Happily, both the state and the market recognize the immense visited on their own heritage, making it much more difficult to green light these short sighted projects in the future.
It’s clear that conserving heritage has socio-economic viability, and incorporating conservation as a planning function would alleviate the conflicts of interest that emerge between those seeking to preserve their heritage and those wanting to maximise the real estate potential in urban areas. It is indeed possible, and even desirable, to have both.
However, given the rising economic pressures of real estate development, the conservation of built cultural heritage requires directional policies and incentives to achieve a certain balance. This would involve channelling real estate development demands and requirements as well as making conservation more meaningful for communities.
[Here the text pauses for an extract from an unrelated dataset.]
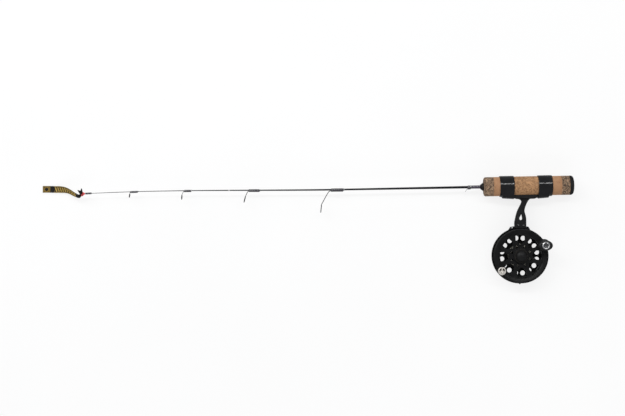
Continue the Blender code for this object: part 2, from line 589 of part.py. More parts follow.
def make_guide(number, x0, x1, ring_at, outside, wire_radius, lean):
    name = f"guide_{number}"
    drop = blank_radius((x0 + x1) / 2) + wire_radius + 0.08
    reach, turn = outside / 2 - wire_radius, math.radians(lean)
    top = (ring_at[0] - reach * math.sin(turn), ring_at[1] + reach * math.cos(turn), ROD_Z)
    root = rod_point(x0 - 0.3, drop)
    knee = (root[0] - 0.28 * (root[0] - top[0]), root[1] - 0.12 * (root[1] - top[1]), ROD_Z)
    frame = to_mesh(wire(f"{name}_frame", [rod_point(x1 - 1.2, drop), rod_point(x0 + 0.8, drop),
                                           root, knee, top], wire_radius, CERAMIC))
    frame.data.materials.clear()
    frame.data.materials.append(BLACK_METAL)
    boolean(frame, torus(f"{name}_ring", ring_at, outside, wire_radius, lean), "UNION")
    ring_insert(f"{name}_insert", ring_at, outside, wire_radius, lean)
    shift = wire_radius + 0.04
    inner = blank_radius(x0) * 0.5 + blank_radius(x1) * 0.5 + shift + 0.16
    sleeve(f"{name}_wrap", x0, x1, inner, inner + WRAP_THICKNESS, THREAD, drop=shift)
    bare = blank_radius(x1) + 0.12
    sleeve(f"{name}_trim", x1 + 0.15, x1 + 0.15 + TRIM_LENGTH, bare, bare + TRIM_THICKNESS, STEEL,
           steps=12)


def make_keeper():
    drop = blank_radius(-62.0) + 0.45
    foot = ROD_Y - drop
    leg = [(-60.8, 0.0, 0.45), (-63.9, 0.0, 0.5), (-64.9, 0.8, 1.2), (-66.0, 2.4, 1.25),
           (-66.7, 3.3, 0.7)]
    keys = [(x, foot - down, ROD_Z - side) for x, down, side in leg]
    keys += [(x, foot - down, ROD_Z + side) for x, down, side in reversed(leg)]
    path = smooth_path(keys, 2)
    wire("hook_keeper", path, 0.28, STEEL)
    inner = blank_radius(-62.0) + 0.58
    sleeve("keeper_wrap", *KEEPER_WRAP, inner, inner + WRAP_THICKNESS, THREAD, drop=0.4, steps=16)
    bare = blank_radius(-60.0) + 0.12
    sleeve("keeper_trim", KEEPER_WRAP[1] + 0.15, GRIP_WRAP[0] - 0.15, bare, bare + 0.6, STEEL)
    sleeve("grip_wrap", *GRIP_WRAP, bare, bare + 0.32, THREAD, steps=16)


def make_tip_top():
    y = ROD_Y + bow(TIP_X)
    slope = bow_slope(TIP_X + 3)
    tube = turned("tip_top_frame", [
        (0, TIP_X - 0.5), (TIP_BORE_R, TIP_X - 0.5), (TIP_BORE_R, TIP_TUBE_X1),
        (TIP_TUBE_R, TIP_TUBE_X1), (TIP_TUBE_R, TIP_TUBE_X0), (0, TIP_TUBE_X0)], RED_PAINT, 14,
        at=(0, y - slope * TIP_X, ROD_Z), turn=(0, math.pi / 2, slope))
    x, ring_y = TIP_RING_AT
    reach, behind = TIP_RING_OD / 2 - TIP_WIRE_R, x + 0.75
    wedge = [(TIP_TUBE_X0 + 0.8, y + 0.5), (behind + 0.4, ring_y + reach - 0.1),
             (x, ring_y + reach + 0.15), (x, ring_y + reach - 0.15), (behind, ring_y + reach - 0.5),
             (behind, ring_y - reach + 0.5), (x, ring_y - reach + 0.15), (x, ring_y - reach - 0.15),
             (behind + 0.4, ring_y - reach + 0.1), (TIP_TUBE_X0 + 0.8, y - 0.5)]
    boolean(tube, to_mesh(plate("tip_wedge", [wedge], ROD_Z - 0.4, ROD_Z + 0.4)), "UNION")
    boolean(tube, torus("tip_ring_wire", TIP_RING_AT, TIP_RING_OD, TIP_WIRE_R, 0.0), "UNION")
    ring_insert("tip_top_ring", TIP_RING_AT, TIP_RING_OD, TIP_WIRE_R, 0.0)
    sleeve("tip_top_wrap", TIP_TUBE_X0 + 0.8, TIP_TUBE_X1 + 2.0, TIP_TUBE_R + 0.12,
           TIP_TUBE_R + 0.42, THREAD, steps=14)


def make_ribbon():
    """A narrow ribbon: flat on the floor at its far end, through the tip ring, then a short tail.

    Each key is x, y, z, half width, and the width's direction as a turn from +Y to +Z and
    a turn from +Y to +X, both in degrees.
    """
    keys = [
        (-597.1, 94.6, 0.7, 4.2, 0, 0), (-587.8, 94.4, 0.7, 4.2, 0, 0),
        (-581.4, 94.1, 0.8, 4.2, 2, 0), (-574.9, 93.9, 1.9, 4.2, 8, 4),
        (-568.1, 92.7, 4.0, 4.1, 20, 15), (-562.5, 90.7, 6.4, 3.6, 30, 25),
        (-557.5, 88.0, 8.9, 2.8, 30, 30), (-552.6, 85.5, 11.2, 2.1, 18, 15),
        (-549.6, 84.9, 12.5, 1.6, 5, -10), (-547.9, 86.3, 13.5, 1.15, 0, -25),
        (-546.3, 87.6, 14.2, 0.85, 0, 0), (-545.2, 87.7, 15.1, 0.9, -5, 0),
        (-544.8, 88.2, 16.7, 1.3, 0, 45), (-545.7, 90.0, 17.6, 2.0, 0, 85),
        (-547.9, 93.0, 17.2, 2.6, 0, 95),
    ]
    path = smooth_path(keys, 3)
    sections = []
    for i, (x, y, z, half, roll, yaw) in enumerate(path):
        here = Vector((x, y, z))
        after, before = path[min(i + 1, len(path) - 1)][:3], path[max(i - 1, 0)][:3]
        forward = (Vector(after) - Vector(before)).normalized()
        roll, yaw = math.radians(roll), math.radians(yaw)
        across = Vector((math.sin(yaw), math.cos(yaw) * math.cos(roll), math.sin(roll)))
        across = (across - forward * across.dot(forward)).normalized()
        up = forward.cross(across).normalized() * (RIBBON_THICKNESS / 2)
        side = across * half
        sections.append([here - side - up, here + side - up, here + side + up, here - side + up])
    loft("gift_ribbon", sections, SATIN)


def main():
    make_blank()
    make_handle()
    make_band("band_front", *BAND_FRONT, FOOT_X0)
    make_band("band_rear", *BAND_REAR, FOOT_X1)
    make_foot()
    make_housing()
    make_spool(pivot("spool_axis", (0, 0, 0)))
    make_knobs()
    for number, guide in enumerate(GUIDES, 1):
        make_guide(number, *guide)
    make_keeper()
    make_tip_top()
    make_ribbon()


main()
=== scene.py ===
"""Looks of the ice fishing rod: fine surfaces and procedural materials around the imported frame.

Lengths in the constants are millimetres in the part's own frame: +X towards the butt, +Y from
the reel to the rod and +Z the spool's axis. MM turns them into metres.
"""

import math

import bmesh
import bpy
from mathutils import Euler, Matrix, Vector


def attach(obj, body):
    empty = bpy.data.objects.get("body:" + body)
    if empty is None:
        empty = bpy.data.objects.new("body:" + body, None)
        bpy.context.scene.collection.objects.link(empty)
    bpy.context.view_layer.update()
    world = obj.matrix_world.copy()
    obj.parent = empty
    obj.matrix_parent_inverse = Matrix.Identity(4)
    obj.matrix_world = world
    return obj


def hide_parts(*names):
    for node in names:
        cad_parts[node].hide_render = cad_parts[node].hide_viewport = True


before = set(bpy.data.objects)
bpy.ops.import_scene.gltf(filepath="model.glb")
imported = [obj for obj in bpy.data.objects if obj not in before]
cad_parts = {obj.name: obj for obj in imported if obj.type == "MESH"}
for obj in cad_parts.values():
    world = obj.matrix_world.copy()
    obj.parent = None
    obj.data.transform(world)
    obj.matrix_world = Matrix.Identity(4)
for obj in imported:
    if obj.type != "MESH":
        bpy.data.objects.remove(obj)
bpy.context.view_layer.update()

MM = 0.001
ROD, SPOOL = "rod", "spool_assembly"
KNOB_BODY, DRAG_BODY = "crank_knob_body", "drag_knob_body"

# The rod's axis, the blank's radius at stations along X from the grip to the tip, and its bow.
ROD_Y, ROD_Z = 86.9, 13.3
AXIS = (0, ROD_Y, ROD_Z)
BLANK_BUTT_X, BLANK_STEPS = 62.0, 150
BLANK_STATIONS = ((-48.0, 1.6), (-350.0, 0.72), (-436.0, 0.48), (-541.0, 0.33))
BOW_HEIGHT, BOW_PEAK_X, BOW_TO_BUTT, BOW_TO_TIP = 2.5, -455.0, 250.0, 165.0

# Grip, foot and the bands' fit over them.
CORK_R, BORE_R = 12.0, 1.8
BAND_IN_R, BAND_WALL, BAND_LIP_THINNER = 12.12, 0.95, 0.3
FOOT_X0, FOOT_X1, FOOT_HALF, TOE_R, TOE_RAMP = -20.3, 36.0, 5.8, 13.9, 13.6

# Reel: pieces off the spool's axis, and the star of bars on its face.
STEM_SCREWS = ((-1.4, 37.9), (4.6, 37.8))
KNOB_AT, WEIGHT_AT, PIN_AT = (28.5, 12.7), (-24.5, -18.3), (-9.35, 35.2)
ARM_REACH, ARM_HALF, WINDOW_OUT_R, WEB_PHASE = 7.6, 1.9, 26.0, 1.6
PORTS, PORT_RING_R, PORT_R, PORT_PHASE = 16, 22.2, 3.07, 9.5
DIMPLES, DIMPLE_RING_R, DIMPLE_R = 18, 27.4, 0.85

# Line guides: wrap from and to, ring centre, ring outside diameter, wire radius, lean in degrees.
GUIDES = (
    (-234.8, -219.5, (-247.5, 63.9), 11.0, 0.45, -7.0),
    (-337.6, -323.9, (-342.7, 77.2), 8.9, 0.40, -15.0),
    (-418.3, -409.6, (-421.3, 81.3), 6.7, 0.33, -4.0),
    (-485.7, -476.4, (-486.5, 84.6), 5.6, 0.28, -10.0),
)
TIP_TUBE_X0, TIP_TUBE_X1, TIP_RING_AT, TIP_RING_OD, TIP_WIRE_R = (
    -542.8, -536.0, (-546.2, 87.6), 6.2, 0.35)
KEEPER_X, KEEPER_DROP = -62.0, 0.45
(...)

TD: What would your message be to the real estate industry, particularly those at MIPIM, regarding heritage preservation and conservation?
NH: Know the history of the place and start with the community. This is key to successful Placemaking. Grassroots participation can provide useful insight and perspectives early in the process, saving developers valuable time and resources. If the relevant stakeholders feel a sense of ownership and are treated like partners, they can be invaluable in providing support and getting any development project off the ground.